Dass die drei für die Jubiläumsausgabe des Strunz-Formats im Kaminzimmer von Coelhos Pariser Appartement zusammenkamen, lag offiziell an einer verlorenen Wette: Torhüter Kahn hatte mit dem "BamS"-Mann gewettet, dass Deutschland Weltmeister werde - falls nicht, werde er die Moderation der Strunzschen Jubiläumssendung übernehmen. Und als Gesprächspartner hatte er sich eben Coelho gewünscht, den er auf einer Bambi-Verleihung kennen gelernt hatte und dessen "Alchimisten" er bewundert. An sich ein hübscher Gag, das Ganze - der nur darunter litt, dass Strunz offenbar zu eitel oder zu besorgt war, Kahn die am Wochenende aufgezeichnete Sendung ganz zu überlassen, und selbst als eine Art Interview-Coach am Tisch Platz nahm.

So durfte Kahn zwar die Eröffnungsfrage stellen und zunächst darüber staunen, dass in der Wohnung des Schriftstellers keine Bücher in den Regalen stehen (Coelhos mäßig plausible Entgegnung: "Haben Sie denn Bälle zu Hause?"). Doch ein wirklicher Dialog zwischen dem Sportler und dem Literaten kam in der halbstündigen Sendung nie zustande. Im Grunde - und dem eingeblendeten Textband "Oliver Kahn - Seine erste Talkshow" zum Trotz - wurde sogar eher Kahn befragt - in der Hauptsache von Strunz, wobei Coelho dann etwas sinnlos daneben saß. Krampfig gerieten Strunz' Überleitungen. Da war wohl einem Redakteur das Handke-Buch "Die Angst des Tormanns beim Elfmeter" als mögliche Verbindung zwischen Literat und Ballfänger eingefallen, und so durfte Kahn darlegen, dass ein Torwart beim Elfmeter eigentlich nur gewinnen kann - viel bitterer sei es, einen Treffer aus dem Spielverlauf heraus zu kassieren. Dann ging's noch mal ausführlich um seinen Umgang mit der Degradierung zur Nummer zwei, während Coelho Belangloses über die brasilianische Nationalmannschaft beisteuerte.

Ein gewisser boulevardesker Unterhaltungswert kam nur auf, als Strunz die Rede auf Coelhos Pilgerreisen-Buch "Der Jakobsweg" brachte und tatsächlich formulierte, Kahn habe während der WM ja den "Lehmannsweg" erduldet. Ob der Autor nicht einen Tipp habe für den nächsten Lebensabschnitt des Fußballers, fragte Strunz, und Coelho riet Kahn zum Antritt der Pilgerreise. Der zeigte sich grundsätzlich interessiert - verwies aber auf derzeit noch bestehende Terminschwierigkeiten.

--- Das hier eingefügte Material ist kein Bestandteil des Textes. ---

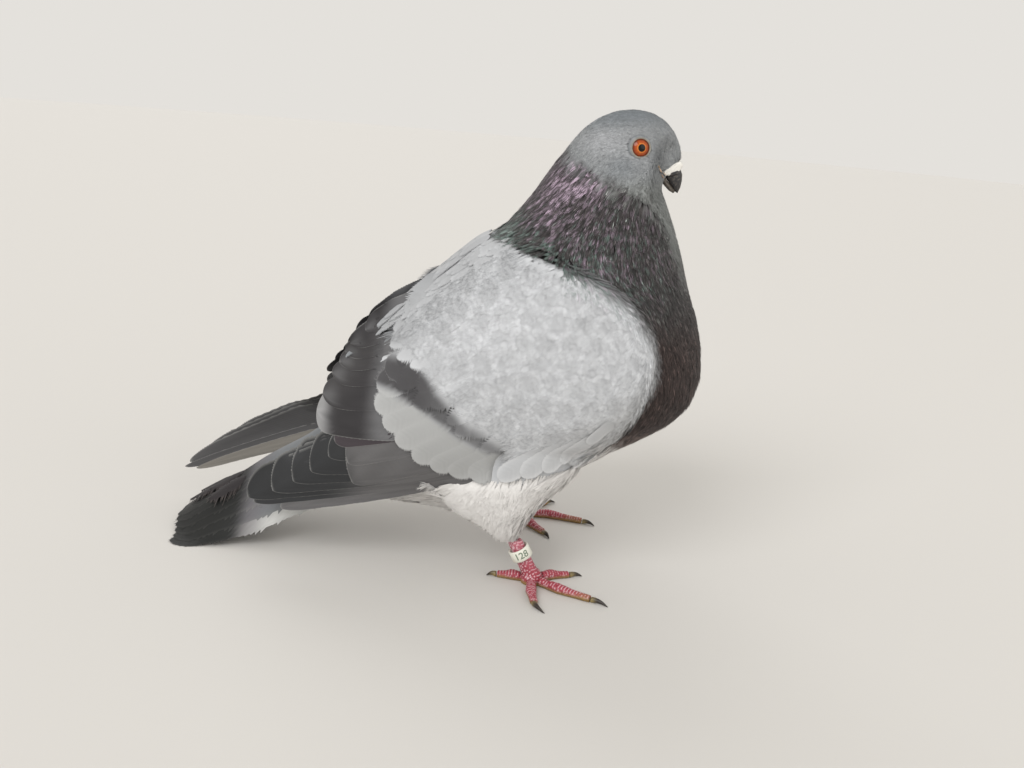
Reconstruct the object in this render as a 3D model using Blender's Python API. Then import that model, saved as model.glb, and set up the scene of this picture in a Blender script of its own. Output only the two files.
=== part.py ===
"""A standing domestic pigeon, life size, in separate solids: head, neck, trunk, tail, wings, legs, toes and bill.

Run with: blender --background --python part.py
The bird looks along +X, its left side is +Y and it stands on Z = 0. Tables are in millimetres, meshes in metres.
"""
import math

import bmesh
import bpy
import numpy as np
from mathutils import Matrix, Vector

MM = 0.001                 # metres in a millimetre
GAP = 0.3                  # clearance between neighbouring solids
RING_SIDES = 32            # points round a body section
SAMPLES_PER_STATION = 1.5  # body sections between two named stations

# Trunk, neck and head: sections from the rump to the bill's base, each through a point on the back and one on the belly.
# name: back x, back z, belly x, belly z, half width
BODY_STATIONS = {
    "rump": (-118, 84, -105, 28, 20),
    "loin": (-102, 112, -84, 24, 32),
    "vent": (-82, 135, -56, 23, 44),
    "flank": (-63, 156, -26, 27, 54),
    "belly": (-46, 174, 4, 42, 60),
    "keel": (-34, 189, 33, 63, 62),
    "breast": (-24, 202, 61, 79, 61),
    "shoulder": (-16, 212, 83, 95, 57),
    "crop": (-9, 224, 91, 118, 50),
    "lower_neck": (-2, 235, 86, 146, 41),
    "middle_neck": (5, 246, 77, 170, 33),
    "upper_neck": (14, 256, 69, 194, 26),
    "nape": (27, 263, 61, 212, 20.5),
    "crown": (42, 264.5, 56.5, 220, 17.8),
    "forehead": (54, 260, 56, 223.5, 15),
    "lore": (62, 251, 56, 226, 11),
    "bill_base": (66, 240, 56.5, 228, 6),
}
TRUNK_END = 7.2            # the trunk runs from the rump to here, counted in stations
NECK_END = 11.3            # the neck runs from there to here, and the head from here to the bill
SEAM = 0.012               # half the cut between two lengths of the body, in stations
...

Sollte er nach dem Ende seiner aktiven Laufbahn doch eher einen Job in der Medienbranche anpeilen, empfehlen wir schon mal die Emanzipation von "Bams"-Mann Strunz. Vielleicht wäre ja das Arte-Format "Durch die Nacht mit..." eine Alternative. Da könnten sich Kahn und Coelho noch mal ohne Moderator in Paris treffen - und womöglich wirklich ins Gespräch kommen.